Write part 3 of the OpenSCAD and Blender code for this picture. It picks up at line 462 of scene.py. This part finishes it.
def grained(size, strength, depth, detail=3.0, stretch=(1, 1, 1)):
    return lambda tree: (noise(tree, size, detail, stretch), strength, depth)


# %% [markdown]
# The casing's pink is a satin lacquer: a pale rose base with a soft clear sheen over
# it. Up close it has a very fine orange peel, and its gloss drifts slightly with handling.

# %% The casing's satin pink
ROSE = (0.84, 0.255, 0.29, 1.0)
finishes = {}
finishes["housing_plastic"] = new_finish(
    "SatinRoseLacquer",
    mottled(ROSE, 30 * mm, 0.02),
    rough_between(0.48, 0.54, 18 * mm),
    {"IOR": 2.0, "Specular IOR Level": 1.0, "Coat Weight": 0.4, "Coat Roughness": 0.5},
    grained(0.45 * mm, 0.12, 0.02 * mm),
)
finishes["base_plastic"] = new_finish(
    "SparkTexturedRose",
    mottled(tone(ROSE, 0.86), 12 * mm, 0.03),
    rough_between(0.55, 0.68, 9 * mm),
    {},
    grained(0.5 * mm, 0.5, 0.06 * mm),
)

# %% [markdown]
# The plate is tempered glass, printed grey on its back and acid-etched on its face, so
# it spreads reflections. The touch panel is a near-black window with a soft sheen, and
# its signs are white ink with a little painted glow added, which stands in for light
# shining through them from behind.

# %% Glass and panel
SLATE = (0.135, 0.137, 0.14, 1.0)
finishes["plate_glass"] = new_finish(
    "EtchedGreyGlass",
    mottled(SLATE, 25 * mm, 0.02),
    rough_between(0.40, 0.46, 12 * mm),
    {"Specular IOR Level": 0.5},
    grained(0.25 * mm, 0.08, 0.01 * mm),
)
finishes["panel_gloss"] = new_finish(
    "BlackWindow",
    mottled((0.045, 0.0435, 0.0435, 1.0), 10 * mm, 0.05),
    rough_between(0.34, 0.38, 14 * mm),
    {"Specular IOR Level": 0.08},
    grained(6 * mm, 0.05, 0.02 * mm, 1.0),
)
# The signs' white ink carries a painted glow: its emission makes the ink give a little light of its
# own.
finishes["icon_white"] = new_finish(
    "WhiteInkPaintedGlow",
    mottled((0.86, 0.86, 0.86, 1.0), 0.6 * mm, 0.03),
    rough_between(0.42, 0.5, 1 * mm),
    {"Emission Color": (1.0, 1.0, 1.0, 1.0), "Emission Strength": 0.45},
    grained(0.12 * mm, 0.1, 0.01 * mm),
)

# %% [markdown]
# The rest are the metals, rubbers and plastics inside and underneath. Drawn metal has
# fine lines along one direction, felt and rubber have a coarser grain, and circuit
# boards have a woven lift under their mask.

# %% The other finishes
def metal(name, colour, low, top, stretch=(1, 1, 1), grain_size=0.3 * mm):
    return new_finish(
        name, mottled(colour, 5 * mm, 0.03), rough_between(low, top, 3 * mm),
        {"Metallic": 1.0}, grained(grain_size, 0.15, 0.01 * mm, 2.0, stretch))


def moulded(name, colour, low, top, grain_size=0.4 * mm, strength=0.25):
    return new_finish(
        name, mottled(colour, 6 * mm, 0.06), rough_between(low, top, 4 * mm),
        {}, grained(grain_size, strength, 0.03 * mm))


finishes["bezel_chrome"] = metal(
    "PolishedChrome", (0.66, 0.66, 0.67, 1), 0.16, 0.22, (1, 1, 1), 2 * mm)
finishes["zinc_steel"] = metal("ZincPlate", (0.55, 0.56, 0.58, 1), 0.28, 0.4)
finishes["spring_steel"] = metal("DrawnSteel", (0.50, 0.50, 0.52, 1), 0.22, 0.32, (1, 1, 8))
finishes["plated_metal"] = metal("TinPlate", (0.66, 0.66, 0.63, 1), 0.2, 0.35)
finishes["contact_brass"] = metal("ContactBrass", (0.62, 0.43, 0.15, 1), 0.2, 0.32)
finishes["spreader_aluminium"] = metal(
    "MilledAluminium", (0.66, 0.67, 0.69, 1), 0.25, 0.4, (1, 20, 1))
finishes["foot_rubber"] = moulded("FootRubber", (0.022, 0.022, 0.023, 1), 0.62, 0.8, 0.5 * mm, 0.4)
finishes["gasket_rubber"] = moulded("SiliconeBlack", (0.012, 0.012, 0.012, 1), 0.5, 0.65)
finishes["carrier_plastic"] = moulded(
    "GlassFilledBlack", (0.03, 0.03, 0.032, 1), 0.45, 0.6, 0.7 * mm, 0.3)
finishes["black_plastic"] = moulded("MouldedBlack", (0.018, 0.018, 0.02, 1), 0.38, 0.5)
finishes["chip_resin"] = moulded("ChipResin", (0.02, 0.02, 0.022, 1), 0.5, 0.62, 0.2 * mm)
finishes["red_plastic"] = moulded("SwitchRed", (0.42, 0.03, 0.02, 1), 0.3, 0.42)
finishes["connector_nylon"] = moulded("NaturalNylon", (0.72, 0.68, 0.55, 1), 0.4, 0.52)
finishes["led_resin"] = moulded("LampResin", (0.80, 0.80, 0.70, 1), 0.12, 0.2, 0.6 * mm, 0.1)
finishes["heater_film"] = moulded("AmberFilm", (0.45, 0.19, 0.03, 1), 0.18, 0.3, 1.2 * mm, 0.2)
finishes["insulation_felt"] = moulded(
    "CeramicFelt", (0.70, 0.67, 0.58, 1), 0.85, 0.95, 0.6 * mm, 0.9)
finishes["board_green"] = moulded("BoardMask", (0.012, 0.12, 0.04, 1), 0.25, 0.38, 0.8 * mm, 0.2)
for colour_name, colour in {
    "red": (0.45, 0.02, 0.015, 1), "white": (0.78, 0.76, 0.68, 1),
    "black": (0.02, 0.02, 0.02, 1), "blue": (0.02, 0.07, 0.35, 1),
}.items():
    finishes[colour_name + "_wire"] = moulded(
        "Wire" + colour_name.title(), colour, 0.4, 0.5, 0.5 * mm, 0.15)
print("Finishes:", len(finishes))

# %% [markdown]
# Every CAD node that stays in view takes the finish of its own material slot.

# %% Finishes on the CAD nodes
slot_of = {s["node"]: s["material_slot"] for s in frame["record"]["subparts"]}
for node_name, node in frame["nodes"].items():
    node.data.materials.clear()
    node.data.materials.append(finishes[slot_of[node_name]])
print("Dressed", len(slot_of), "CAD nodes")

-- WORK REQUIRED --
Copy every line of the material, please, keeping it exactly the same.

-- REPLY TO THE EXERCISE --
Write part 3 of the OpenSCAD and Blender code for this picture. It picks up at line 462 of scene.py. This part finishes it.
def grained(size, strength, depth, detail=3.0, stretch=(1, 1, 1)):
    return lambda tree: (noise(tree, size, detail, stretch), strength, depth)


# %% [markdown]
# The casing's pink is a satin lacquer: a pale rose base with a soft clear sheen over
# it. Up close it has a very fine orange peel, and its gloss drifts slightly with handling.

# %% The casing's satin pink
ROSE = (0.84, 0.255, 0.29, 1.0)
finishes = {}
finishes["housing_plastic"] = new_finish(
    "SatinRoseLacquer",
    mottled(ROSE, 30 * mm, 0.02),
    rough_between(0.48, 0.54, 18 * mm),
    {"IOR": 2.0, "Specular IOR Level": 1.0, "Coat Weight": 0.4, "Coat Roughness": 0.5},
    grained(0.45 * mm, 0.12, 0.02 * mm),
)
finishes["base_plastic"] = new_finish(
    "SparkTexturedRose",
    mottled(tone(ROSE, 0.86), 12 * mm, 0.03),
    rough_between(0.55, 0.68, 9 * mm),
    {},
    grained(0.5 * mm, 0.5, 0.06 * mm),
)

# %% [markdown]
# The plate is tempered glass, printed grey on its back and acid-etched on its face, so
# it spreads reflections. The touch panel is a near-black window with a soft sheen, and
# its signs are white ink with a little painted glow added, which stands in for light
# shining through them from behind.

# %% Glass and panel
SLATE = (0.135, 0.137, 0.14, 1.0)
finishes["plate_glass"] = new_finish(
    "EtchedGreyGlass",
    mottled(SLATE, 25 * mm, 0.02),
    rough_between(0.40, 0.46, 12 * mm),
    {"Specular IOR Level": 0.5},
    grained(0.25 * mm, 0.08, 0.01 * mm),
)
finishes["panel_gloss"] = new_finish(
    "BlackWindow",
    mottled((0.045, 0.0435, 0.0435, 1.0), 10 * mm, 0.05),
    rough_between(0.34, 0.38, 14 * mm),
    {"Specular IOR Level": 0.08},
    grained(6 * mm, 0.05, 0.02 * mm, 1.0),
)
# The signs' white ink carries a painted glow: its emission makes the ink give a little light of its
# own.
finishes["icon_white"] = new_finish(
    "WhiteInkPaintedGlow",
    mottled((0.86, 0.86, 0.86, 1.0), 0.6 * mm, 0.03),
    rough_between(0.42, 0.5, 1 * mm),
    {"Emission Color": (1.0, 1.0, 1.0, 1.0), "Emission Strength": 0.45},
    grained(0.12 * mm, 0.1, 0.01 * mm),
)

# %% [markdown]
# The rest are the metals, rubbers and plastics inside and underneath. Drawn metal has
# fine lines along one direction, felt and rubber have a coarser grain, and circuit
# boards have a woven lift under their mask.

# %% The other finishes
def metal(name, colour, low, top, stretch=(1, 1, 1), grain_size=0.3 * mm):
    return new_finish(
        name, mottled(colour, 5 * mm, 0.03), rough_between(low, top, 3 * mm),
        {"Metallic": 1.0}, grained(grain_size, 0.15, 0.01 * mm, 2.0, stretch))


def moulded(name, colour, low, top, grain_size=0.4 * mm, strength=0.25):
    return new_finish(
        name, mottled(colour, 6 * mm, 0.06), rough_between(low, top, 4 * mm),
        {}, grained(grain_size, strength, 0.03 * mm))


finishes["bezel_chrome"] = metal(
    "PolishedChrome", (0.66, 0.66, 0.67, 1), 0.16, 0.22, (1, 1, 1), 2 * mm)
finishes["zinc_steel"] = metal("ZincPlate", (0.55, 0.56, 0.58, 1), 0.28, 0.4)
finishes["spring_steel"] = metal("DrawnSteel", (0.50, 0.50, 0.52, 1), 0.22, 0.32, (1, 1, 8))
finishes["plated_metal"] = metal("TinPlate", (0.66, 0.66, 0.63, 1), 0.2, 0.35)
finishes["contact_brass"] = metal("ContactBrass", (0.62, 0.43, 0.15, 1), 0.2, 0.32)
finishes["spreader_aluminium"] = metal(
    "MilledAluminium", (0.66, 0.67, 0.69, 1), 0.25, 0.4, (1, 20, 1))
finishes["foot_rubber"] = moulded("FootRubber", (0.022, 0.022, 0.023, 1), 0.62, 0.8, 0.5 * mm, 0.4)
finishes["gasket_rubber"] = moulded("SiliconeBlack", (0.012, 0.012, 0.012, 1), 0.5, 0.65)
finishes["carrier_plastic"] = moulded(
    "GlassFilledBlack", (0.03, 0.03, 0.032, 1), 0.45, 0.6, 0.7 * mm, 0.3)
finishes["black_plastic"] = moulded("MouldedBlack", (0.018, 0.018, 0.02, 1), 0.38, 0.5)
finishes["chip_resin"] = moulded("ChipResin", (0.02, 0.02, 0.022, 1), 0.5, 0.62, 0.2 * mm)
finishes["red_plastic"] = moulded("SwitchRed", (0.42, 0.03, 0.02, 1), 0.3, 0.42)
finishes["connector_nylon"] = moulded("NaturalNylon", (0.72, 0.68, 0.55, 1), 0.4, 0.52)
finishes["led_resin"] = moulded("LampResin", (0.80, 0.80, 0.70, 1), 0.12, 0.2, 0.6 * mm, 0.1)
finishes["heater_film"] = moulded("AmberFilm", (0.45, 0.19, 0.03, 1), 0.18, 0.3, 1.2 * mm, 0.2)
finishes["insulation_felt"] = moulded(
    "CeramicFelt", (0.70, 0.67, 0.58, 1), 0.85, 0.95, 0.6 * mm, 0.9)
finishes["board_green"] = moulded("BoardMask", (0.012, 0.12, 0.04, 1), 0.25, 0.38, 0.8 * mm, 0.2)
for colour_name, colour in {
    "red": (0.45, 0.02, 0.015, 1), "white": (0.78, 0.76, 0.68, 1),
    "black": (0.02, 0.02, 0.02, 1), "blue": (0.02, 0.07, 0.35, 1),
}.items():
    finishes[colour_name + "_wire"] = moulded(
        "Wire" + colour_name.title(), colour, 0.4, 0.5, 0.5 * mm, 0.15)
print("Finishes:", len(finishes))

# %% [markdown]
# Every CAD node that stays in view takes the finish of its own material slot.

# %% Finishes on the CAD nodes
slot_of = {s["node"]: s["material_slot"] for s in frame["record"]["subparts"]}
for node_name, node in frame["nodes"].items():
    node.data.materials.clear()
    node.data.materials.append(finishes[slot_of[node_name]])
print("Dressed", len(slot_of), "CAD nodes")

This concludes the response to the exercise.